Management Briefing Seminars

TRAVERSE CITY, MI – Robert Bosch LLC expects to see about 3 million hybrids sold worldwide in 2015, plus 300,000-500,000 electric cars.

They will be just a drop in the bucket among the 90 million vehicles produced, but they represent the beginning of a phase when energy – electric energy – is abundant.

“In times of energy scarcity,” says Peter Marks, chairman, president and CEO of Bosch in North America, “driving a traditionally powered car becomes a privilege. If we continue down (the current) path, it will become a luxury.

“(But) in a world of energy abundance, we see increasing numbers of cars.”

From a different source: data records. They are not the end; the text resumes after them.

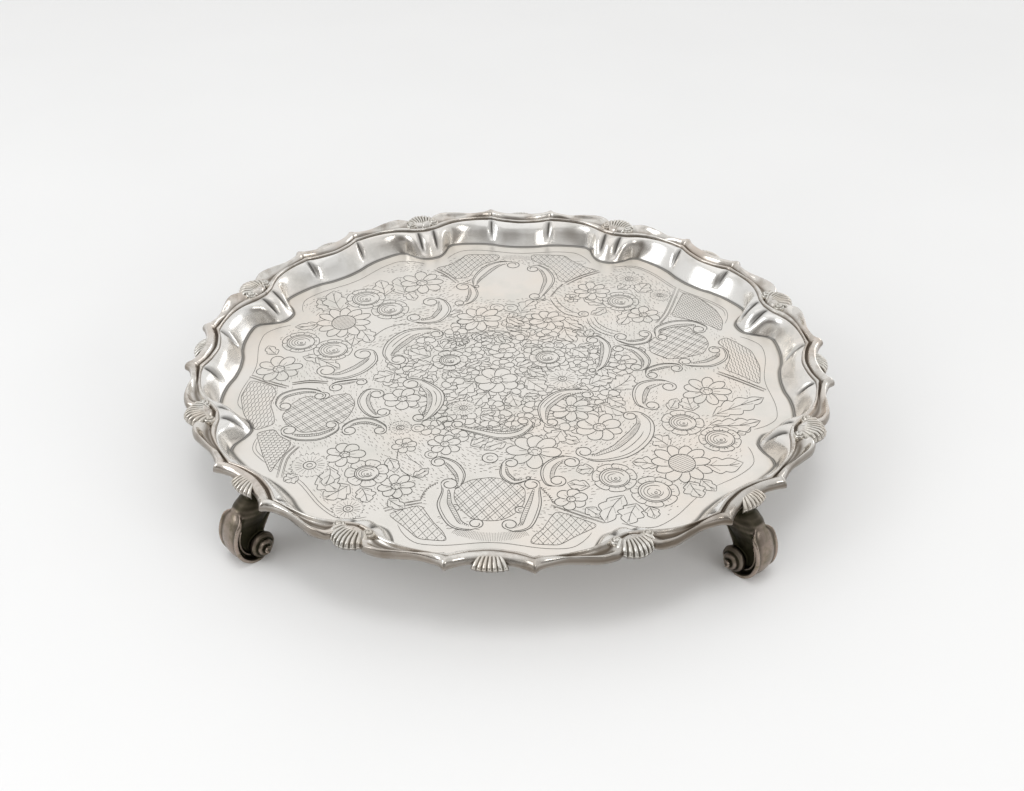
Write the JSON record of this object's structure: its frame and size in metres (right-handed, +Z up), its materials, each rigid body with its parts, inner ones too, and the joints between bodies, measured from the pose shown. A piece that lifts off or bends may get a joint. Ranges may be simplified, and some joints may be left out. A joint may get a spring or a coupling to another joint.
{
  "type": "silver salver",
  "caption": "Round raised silver salver with a sunk chased well, waved wall and cast shell-and-scroll border, on cast scroll feet, for carrying cups and glasses.",
  "frame": {"origin": "on the table, under the centre of the well", "axes": "+Z up along the salver's axis of symmetry; the feet stand at 45 degrees to +X and +Y"},
  "size_m": [0.3434, 0.3434, 0.045],
  "materials": {
    "sheet_silver": "polished, with soft tarnish in the chasing",
    "cast_silver": "polished on the high points, dark in the quirks",
    "foot_silver": "cast, with heavy brown tarnish"
  },
  "bodies": {
    "root": {"tray_plate": "sheet_silver", "border_casting_1": "cast_silver", "border_casting_2": "cast_silver", "border_casting_3": "cast_silver", "border_casting_4": "cast_silver", "border_casting_5": "cast_silver", "border_casting_6": "cast_silver", "border_casting_7": "cast_silver", "border_casting_8": "cast_silver", "large_shell_1": "cast_silver", "large_shell_2": "cast_silver", "large_shell_3": "cast_silver", "large_shell_4": "cast_silver", "large_shell_5": "cast_silver", "large_shell_6": "cast_silver", "large_shell_7": "cast_silver", "large_shell_8": "cast_silver", "small_shell_1": "cast_silver", "small_shell_2": "cast_silver", "small_shell_3": "cast_silver", "small_shell_4": "cast_silver", "small_shell_5": "cast_silver", "small_shell_6": "cast_silver", "small_shell_7": "cast_silver", "small_shell_8": "cast_silver", "scroll_foot_1": "foot_silver", "scroll_foot_2": "foot_silver", "scroll_foot_3": "foot_silver", "scroll_foot_4": "foot_silver"}
  },
  "joints": []
}
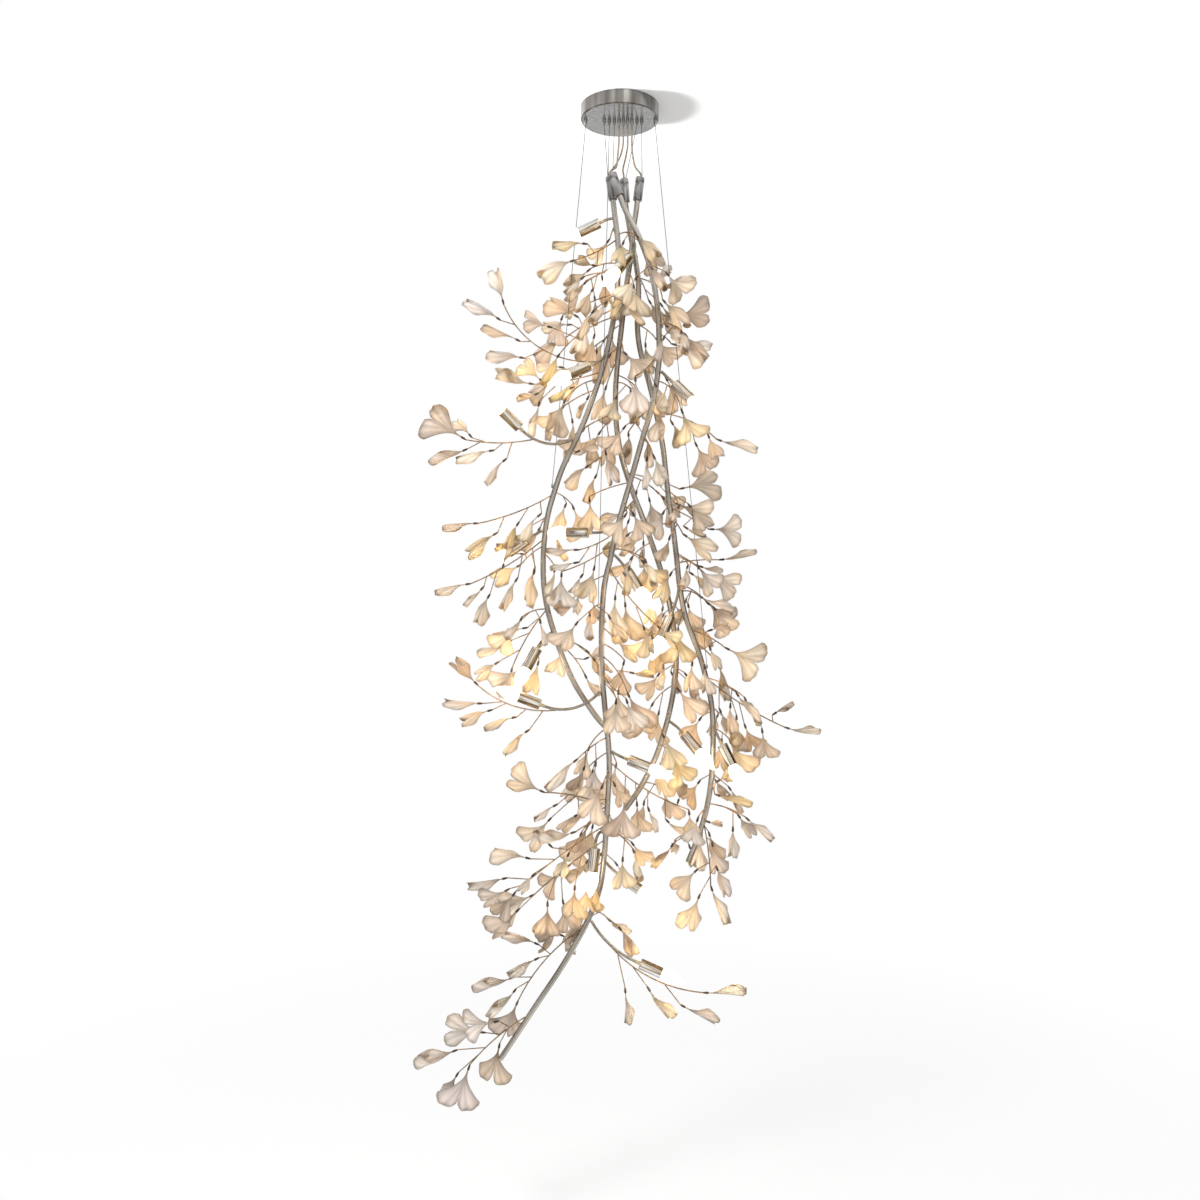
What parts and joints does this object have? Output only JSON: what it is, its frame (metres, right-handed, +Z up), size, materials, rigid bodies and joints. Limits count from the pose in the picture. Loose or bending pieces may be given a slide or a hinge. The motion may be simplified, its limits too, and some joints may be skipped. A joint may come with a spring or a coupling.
{
  "type": "branch chandelier",
  "caption": "Hanging branch chandelier: curved metal tubes on thin wires carry candle lamps in tubular cups and folded porcelain leaves on thin twigs.",
  "frame": {"origin": "centre of the canopy's top on the ceiling plane, midway between the two ceiling screws", "axes": "+Z up, against the ceiling; X along the row of wires; -Y towards the viewer of the picture"},
  "size_m": [1.0598, 0.4742, 2.5796],
  "materials": {
    "galvanised_steel": "zinc plated",
    "chrome_canopy": "polished",
    "terminal_plastic": "moulded",
    "brass": "machined",
    "lead_insulation": "silicone sleeve",
    "gripper_nickel": "nickel plated",
    "steel_wire": "stranded",
    "black_plastic": "moulded",
    "polished_nickel_tube": "polished, warm nickel",
    "copper_cord": "copper-brown sheath",
    "brushed_cap": "brushed",
    "dark_screw": "blackened",
    "bronze_twig": "satin dark bronze",
    "dark_ferrule": "satin dark brown",
    "porcelain_leaf": "unglazed, translucent, ribbed",
    "chrome_cup": "polished",
    "holder_ceramic": "plain",
    "nickel_base": "nickel plated",
    "bulb_glass": "frosted, lit",
    "filament": "lit filament stick"
  },
  "bodies": {
    "canopy": {"ceiling_bracket": "galvanised_steel", "canopy_cover": "chrome_canopy", "canopy_side_screws": "chrome_canopy", "terminal_block": "terminal_plastic", "terminal_screws": "brass", "inner_leads": "lead_insulation", "gripper_bodies": "gripper_nickel", "gripper_nuts": "brass", "wire_tails": "steel_wire", "cord_glands": "black_plastic", "gland_nuts": "black_plastic"},
    "nozzle_left": {"nozzle_left": "gripper_nickel"},
    "nozzle_right": {"nozzle_right": "gripper_nickel"},
    "nozzle_long": {"nozzle_long": "gripper_nickel"},
    "nozzle_cap_left": {"nozzle_cap_left": "gripper_nickel"},
    "nozzle_cap_front": {"nozzle_cap_front": "gripper_nickel"},
    "nozzle_cap_rear": {"nozzle_cap_rear": "gripper_nickel"},
    "nozzle_cap_right": {"nozzle_cap_right": "gripper_nickel"},
    "cluster": {"suspension_wires": "steel_wire", "wire_stops": "steel_wire", "wire_lugs": "polished_nickel_tube", "power_cord_front": "copper_cord", "power_cord_left": "copper_cord", "power_cord_right": "copper_cord", "power_cord_rear": "copper_cord", "branch_caps": "brushed_cap", "cap_grub_screws": "dark_screw", "front_branch_tube": "polished_nickel_tube", "left_branch_tube": "polished_nickel_tube", "rear_branch_tube": "polished_nickel_tube", "right_branch_tube": "polished_nickel_tube", "front_branch_wiring": "lead_insulation", "left_branch_wiring": "lead_insulation", "rear_branch_wiring": "lead_insulation", "right_branch_wiring": "lead_insulation", "tube_end_plugs": "brass", "front_twigs": "bronze_twig", "left_twigs": "bronze_twig", "rear_twigs": "bronze_twig", "right_twigs": "bronze_twig", "front_ferrules": "dark_ferrule", "left_ferrules": "dark_ferrule", "rear_ferrules": "dark_ferrule", "right_ferrules": "dark_ferrule", "front_leaves": "porcelain_leaf", "left_leaves": "porcelain_leaf", "rear_leaves": "porcelain_leaf", "right_leaves": "porcelain_leaf", "lamp_arms": "polished_nickel_tube", "lamp_nipples": "brass", "lamp_leads": "lead_insulation", "arm_lock_nuts": "brass", "lamp_cups": "chrome_cup", "lamp_holders": "holder_ceramic", "bulb_bases": "nickel_base", "bulb_glass": "bulb_glass", "bulb_filaments": "filament"}
  },
  "joints": [
    {"name": "nozzle_left_release", "type": "slide", "parent": "canopy", "child": "nozzle_left", "axis": [0, 0, 1], "range_m": [0, 0.0015], "stiffness_N_per_m": 800},
    {"name": "nozzle_right_release", "type": "slide", "parent": "canopy", "child": "nozzle_right", "axis": [0, 0, 1], "range_m": [0, 0.0015], "stiffness_N_per_m": 800},
    {"name": "nozzle_long_release", "type": "slide", "parent": "canopy", "child": "nozzle_long", "axis": [0, 0, 1], "range_m": [0, 0.0015], "stiffness_N_per_m": 800},
    {"name": "nozzle_cap_left_release", "type": "slide", "parent": "canopy", "child": "nozzle_cap_left", "axis": [0, 0, 1], "range_m": [0, 0.0015], "stiffness_N_per_m": 800},
    {"name": "nozzle_cap_front_release", "type": "slide", "parent": "canopy", "child": "nozzle_cap_front", "axis": [0, 0, 1], "range_m": [0, 0.0015], "stiffness_N_per_m": 800},
    {"name": "nozzle_cap_rear_release", "type": "slide", "parent": "canopy", "child": "nozzle_cap_rear", "axis": [0, 0, 1], "range_m": [0, 0.0015], "stiffness_N_per_m": 800},
    {"name": "nozzle_cap_right_release", "type": "slide", "parent": "canopy", "child": "nozzle_cap_right", "axis": [0, 0, 1], "range_m": [0, 0.0015], "stiffness_N_per_m": 800},
    {"name": "cluster_sway", "type": "hinge", "parent": "canopy", "child": "cluster", "pos_m": [0, 0, -0.048], "axis": [1, 0, 0], "range_deg": [-3, 3]}
  ]
}
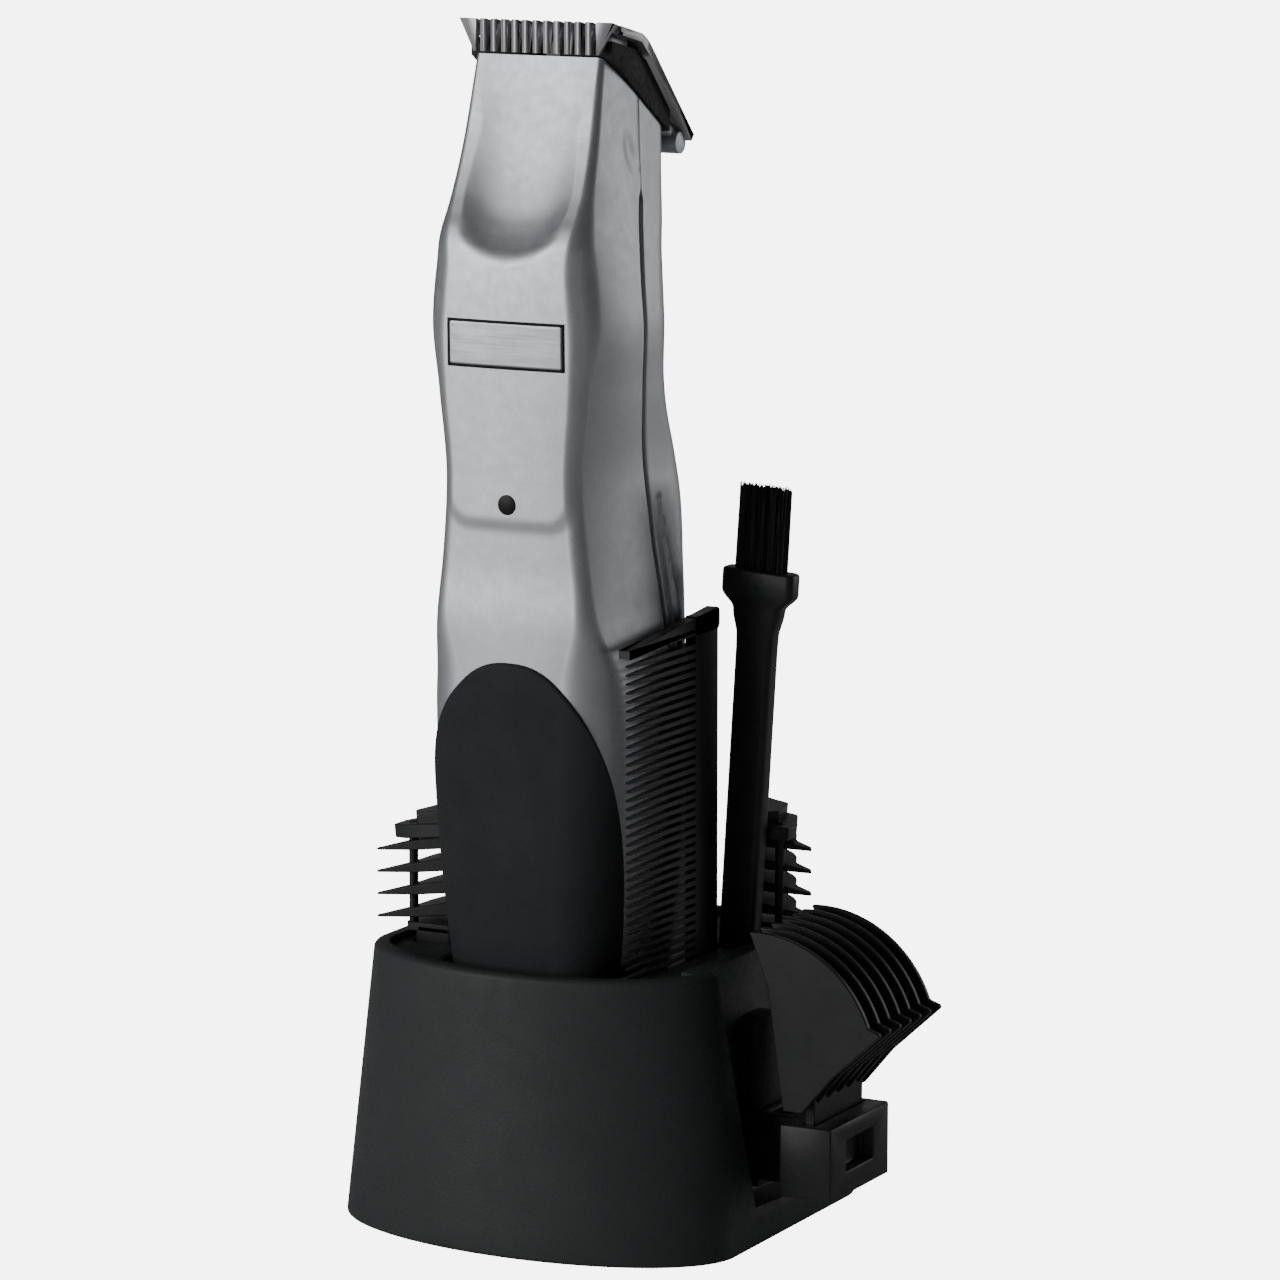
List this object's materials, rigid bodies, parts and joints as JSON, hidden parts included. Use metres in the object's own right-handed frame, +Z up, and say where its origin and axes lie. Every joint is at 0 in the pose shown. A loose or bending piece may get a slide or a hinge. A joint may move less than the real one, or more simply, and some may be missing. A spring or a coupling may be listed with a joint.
{
  "type": "beard trimmer",
  "caption": "Cordless beard trimmer standing in its storage stand, with a comb, a cleaning brush and clip-on guide combs; silver housing with a black soft grip.",
  "frame": {"origin": "on the table, at the centre of the stand's foot, on the underside of the anti-slip pad", "axes": "+Z up, the trimmer's front (the side with the grip, the light and the teeth) faces -Y, the side guide stands on +X"},
  "size_m": [0.0972, 0.0699, 0.2054],
  "materials": {
    "stand_plastic": "fine moulded texture, matte black",
    "silver_paint": "satin silver paint on moulded plastic",
    "rubber": "soft matte black",
    "badge_metal": "brushed, with a raised frame",
    "dark_lens": "smoked, glossy",
    "steel": "machined",
    "blade_steel": "ground steel",
    "brass": "stamped",
    "inner_plastic": "moulded",
    "accessory_plastic": "semi-gloss black",
    "bristle": "nylon bristles",
    "white_plastic": "natural acetal",
    "cell_wrap": "shrink sleeve",
    "board": "solder mask",
    "led": "diffused",
    "wire_cover": "insulated wire"
  },
  "bodies": {
    "stand": {"stand_body": "stand_plastic", "stand_base_plate": "stand_plastic", "stand_screws": "steel", "anti_slip_pad": "rubber"},
    "trimmer": {"front_shell": "silver_paint", "rear_shell": "silver_paint", "front_grip": "rubber", "name_plate": "badge_metal", "charge_light_lens": "dark_lens", "housing_screws": "steel", "battery_cradle": "inner_plastic", "battery_cells": "cell_wrap", "battery_contacts": "brass", "circuit_board": "board", "board_components": "inner_plastic", "charge_socket": "inner_plastic", "charge_led": "led", "lead_wires": "wire_cover", "motor_can": "steel", "motor_end_cap": "white_plastic", "motor_frame": "inner_plastic", "lever_pin": "steel"},
    "switch": {"power_switch": "silver_paint", "switch_contact": "brass"},
    "crank": {"motor_shaft": "steel", "eccentric": "brass"},
    "lever": {"drive_lever": "white_plastic"},
    "head": {"blade_base": "inner_plastic", "blade_heel": "silver_paint", "fixed_blade": "blade_steel", "blade_screws": "steel", "blade_spring": "steel"},
    "cutter": {"moving_blade": "blade_steel"},
    "comb": {"barber_comb": "accessory_plastic"},
    "brush": {"brush_handle": "accessory_plastic", "brush_bristles": "bristle"},
    "side_base": {"side_guide_base": "accessory_plastic"},
    "side_comb": {"side_guide_comb": "accessory_plastic"},
    "left_guide": {"left_guide": "accessory_plastic"},
    "right_guide": {"right_guide": "accessory_plastic"}
  },
  "joints": [
    {"name": "trimmer_lift", "type": "slide", "parent": "stand", "child": "trimmer", "axis": [0, 0, 1], "range_m": [0, 0.12]},
    {"name": "power_switch_slide", "type": "slide", "parent": "trimmer", "child": "switch", "axis": [0, 0, 1], "range_m": [0, 0.004]},
    {"name": "motor_spin", "type": "hinge", "parent": "trimmer", "child": "crank", "pos_m": [0, -0.012, 0.15], "axis": [0, 0, 1], "continuous": true},
    {"name": "lever_rock", "type": "hinge", "parent": "trimmer", "child": "lever", "pos_m": [0, -0.012, 0.175], "axis": [0, 1, 0], "range_deg": [-2.85, 2.85]},
    {"name": "head_hinge", "type": "hinge", "parent": "trimmer", "child": "head", "pos_m": [0, 0.0063, 0.1839], "axis": [-1, 0, 0], "range_deg": [0, 35]},
    {"name": "cutter_stroke", "type": "slide", "parent": "head", "child": "cutter", "axis": [1, 0, 0], "range_m": [-0.00134, 0.00134]},
    {"name": "comb_lift", "type": "slide", "parent": "stand", "child": "comb", "axis": [0, 0, 1], "range_m": [0, 0.095]},
    {"name": "brush_lift", "type": "slide", "parent": "stand", "child": "brush", "axis": [0.061, 0, 0.9981], "range_m": [0, 0.1]},
    {"name": "side_guide_lift", "type": "slide", "parent": "stand", "child": "side_base", "axis": [0, 0, 1], "range_m": [0, 0.032]},
    {"name": "side_guide_adjust", "type": "slide", "parent": "side_base", "child": "side_comb", "axis": [0, 0, 1], "range_m": [0, 0.008]},
    {"name": "left_guide_lift", "type": "slide", "parent": "stand", "child": "left_guide", "axis": [0, 0, 1], "range_m": [0, 0.03]},
    {"name": "right_guide_lift", "type": "slide", "parent": "stand", "child": "right_guide", "axis": [0, 0, 1], "range_m": [0, 0.03]}
  ],
  "couplings": [
    {"joint": "cutter_stroke", "follows": "lever_rock", "m_per_rad": 0.02675}
  ]
}
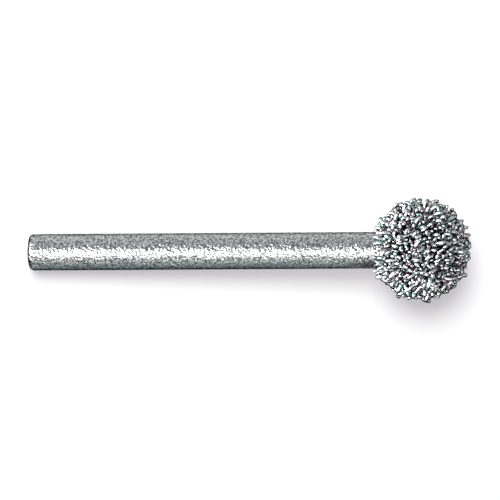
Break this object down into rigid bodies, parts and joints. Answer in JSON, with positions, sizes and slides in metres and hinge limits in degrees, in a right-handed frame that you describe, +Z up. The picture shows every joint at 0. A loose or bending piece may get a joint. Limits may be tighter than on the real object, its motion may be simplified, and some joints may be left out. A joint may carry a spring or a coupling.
{
  "type": "carbide burr",
  "caption": "Rotary burr: a plain round steel shank with a crowned tail, and a tungsten carbide ball covered in fine upright teeth, for grinding and shaping.",
  "frame": {"origin": "middle of the bounding box's underside, on the surface the burr lies on", "axes": "+X towards the ball head, +Z up; the burr lies on its tail and its teeth, so its own axis rises about 4.8 degrees towards +X"},
  "size_m": [0.0386, 0.009, 0.0088],
  "materials": {
    "shank_steel": "plain steel with a fine pebbled, blasted skin",
    "carbide": "sintered tungsten carbide, rough grey metal with bright facets on the teeth"
  },
  "bodies": {
    "root": {"steel_shank": "shank_steel", "carbide_head": "carbide"}
  },
  "joints": []
}
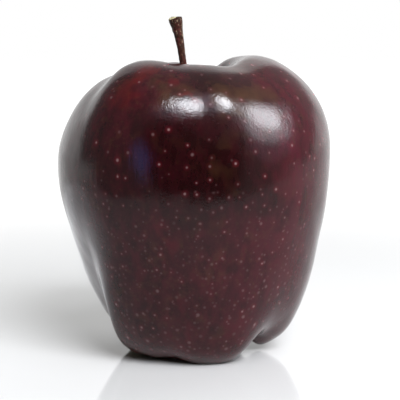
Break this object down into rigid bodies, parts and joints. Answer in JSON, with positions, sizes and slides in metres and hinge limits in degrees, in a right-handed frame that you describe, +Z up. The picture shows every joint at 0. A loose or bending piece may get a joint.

It will take a long time to reach a time of abundance, Marks admits, but collecting energy from wind, rivers and the sun will happen because “fossil fuels are finite, and the only question is when they will be depleted. The global growth in demand for oil is outpacing its availability, which will ultimately result in energy scarcity.”

The industry already has begun the period of transition from fossil fuels. Bosch’s role in the transition, he says, is to improve technology such as gasoline direct injection, diesels and turbocharging to “help us use fossil fuel to its best advantage.”

Marks: Cars in danger of becoming luxury.

Bosch spends 8% of its turnover on research and development, 40% of that on projects that can be called environmental.

But the supplier also is looking to future energy abundance and is developing lithium-ion batteries in a joint venture with South Korea’s Samsung Electronics Co. Ltd.

“It will be quite long term” before a majority of car propulsion is electric, Marks says. “(But) we are preparing ourselves for the future.”

Bosch, which helped pioneer the common-rail direct-injection diesel technology that revolutionized the European light-vehicle market, remains bullish on diesel for North America, expecting growth to 15% of the U.S. market by 2015.

Marks, speaking at the Management Briefing Seminars here, volunteers to market diesels in cooperation with auto makers in North America. And he says oil companies have assured him new refineries in development will restore balance in the production of diesel and gasoline by 2010 or 2011, reversing the recent trend of diesel prices increasing faster than gasoline.